“Multikulti Manga in Germany: or, Why Frau Merkel Should Read More Comics”

Presentation Date: 

Friday, November 9, 2012

Location: 

Comics Forum 2012: Multiculturalism and Representation, Leeds, England

 

In October of 2010, German chancellor Angela Merkel famously—or infamously—remarked in a speech to the Young Union, the youth wing of her ruling Christian Democratic Union party, “The attempt at Multikulti [multiculturalism in Germany] has failed, utterly failed.” Leaving aside criticisms that the attempt had never properly been made on the official level, the truth is that non-official multiculturalism is alive and well on Germany’s menus, in its video stores—and in the pages of its comic books, particularly its homegrown manga. Germany’s locally produced manga since the turn of the century was originally conceived as a lifeline for the recession-plagued major comics publishers, who hoped to capitalize on the manga boom in order to encourage the production of material by German artists after decades of dependence on foreign imports.
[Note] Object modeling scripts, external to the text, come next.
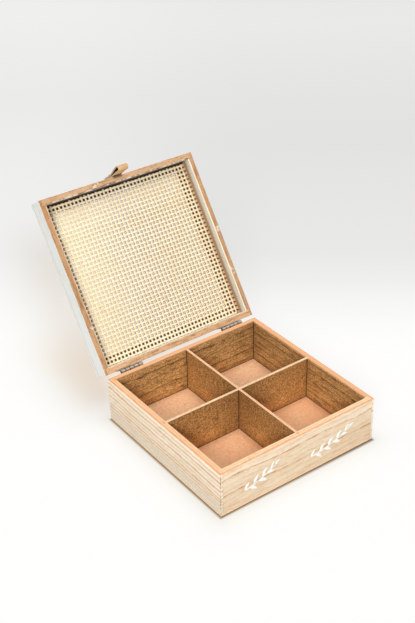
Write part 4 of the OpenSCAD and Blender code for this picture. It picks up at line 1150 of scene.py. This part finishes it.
edge_round = 0.5
flesh_way = -1
profile = []
for centre_x, centre_n, start in (
    (strap_width / 2 - edge_round, strap_thickness / 2 - edge_round, 0),
    (-strap_width / 2 + edge_round, strap_thickness / 2 - edge_round, 90),
    (-strap_width / 2 + edge_round, -strap_thickness / 2 + edge_round, 180),
    (strap_width / 2 - edge_round, -strap_thickness / 2 + edge_round, 270),
):
    for turned in (0, 30, 60, 90):
        angle = math.radians(start + turned)
        profile.append((
            centre_x + edge_round * math.cos(angle), centre_n + edge_round * math.sin(angle),
        ))

strap_form = bmesh.new()
cut_layer = strap_form.verts.layers.float.new("cut")
flesh_layer = strap_form.verts.layers.float.new("flesh_side")
rings = []
last = len(strap_line) - 1
for number, (out, up) in enumerate(strap_line):
    before = strap_line[max(number - 1, 0)]
    after = strap_line[min(number + 1, last)]
    along = Vector((after[0] - before[0], after[1] - before[1])).normalized()
    side = Vector((along.y, -along.x))
    ring = []
    for across, through in profile:
        spot = Vector((out, up)) + side * through
        vert = strap_form.verts.new((
            across / 1000, (-half_box - spot.x) / 1000, (lid_rim_height + spot.y) / 1000,
        ))
        vert[cut_layer] = 1.0 if abs(across) > strap_width / 2 - 0.3 else 0.0
        vert[flesh_layer] = 1.0 if through * flesh_way > strap_thickness / 2 - 0.2 else 0.0
        ring.append(vert)
    rings.append(ring)
for first, second in zip(rings, rings[1:]):
    for number in range(len(profile)):
        following = (number + 1) % len(profile)
        strap_form.faces.new((first[number], first[following], second[following], second[number]))
for ring, way in ((rings[0], 1), (rings[-1], -1)):
    strap_form.faces.new(ring[::way])
bmesh.ops.recalc_face_normals(strap_form, faces=strap_form.faces)
strap_mesh = bpy.data.meshes.new("leather_tab")
strap_form.to_mesh(strap_mesh)
strap_form.free()
strap_mesh.transform(swing_open)
strap_mesh.shade_smooth()
strap_mesh.materials.append(leather_material)
leather_tab = bpy.data.objects.new("leather_tab", strap_mesh)
bpy.context.scene.collection.objects.link(leather_tab)
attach(leather_tab, "lid")
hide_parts("pull_tab")


# Stud. A small domed brass stud, driven through both ends of the strap into the rail.
dress("tab_stud", metal_material(
    "stud_brass", linear(226, 190, 122), linear(184, 142, 78), (1.2, 1.2, 1.2), 0.22, 0.4))
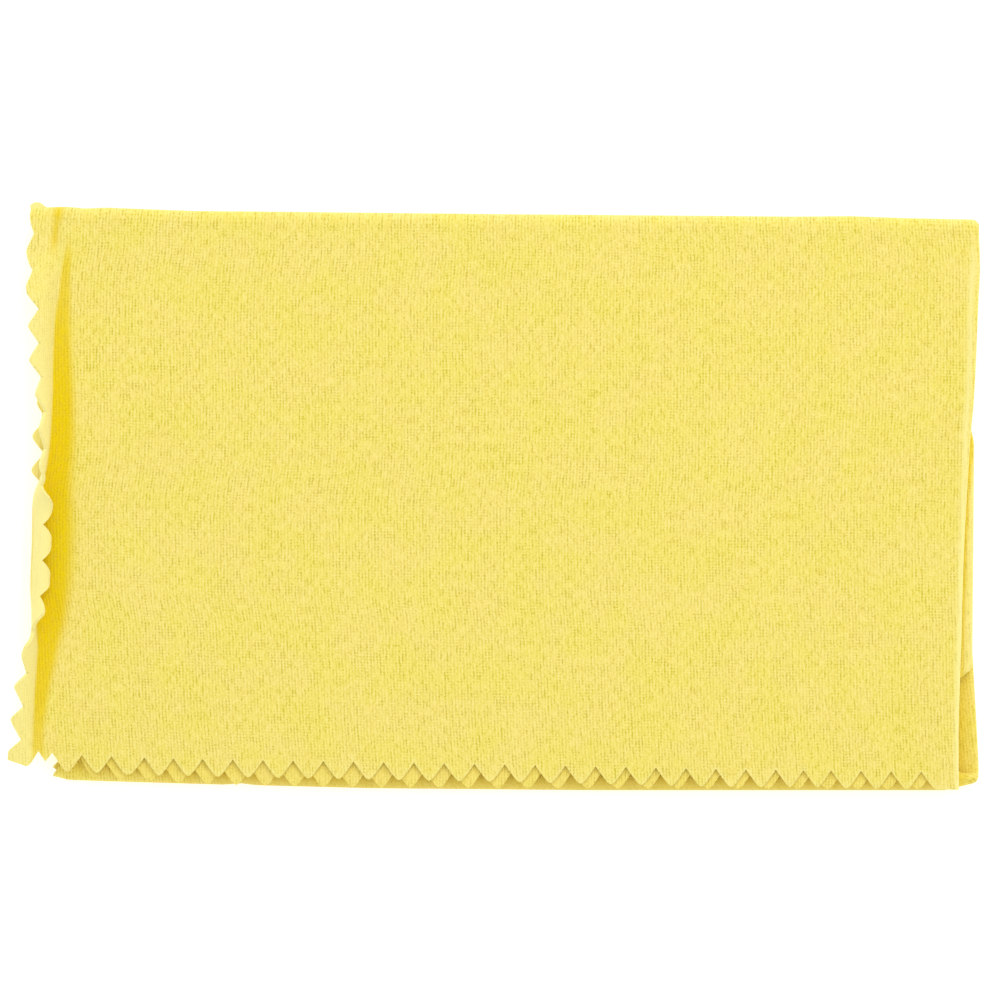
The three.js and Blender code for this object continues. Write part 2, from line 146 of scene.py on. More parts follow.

But after a slow and awkward start, the indigenous production of German manga developed into a small-scale tradition of its own, which continues despite the fact that the manga boom has subsided—and moreover, one that has given voice and pen to young people of different ethnic backgrounds living in Germany, regardless of their legal citizenship status, and permitted them to produce German culture on an even footing with other Germans. Often this work has integrated elements of the artists’ own cultural backgrounds—Korean, Chinese, Turkish, etc.—and allowed them to display their own cultural identities, in German, by means of originally Japanese generic conventions. These culturally hybrid forms thus embody a certain form of multiculturalism that is extremely successful within its narrow field.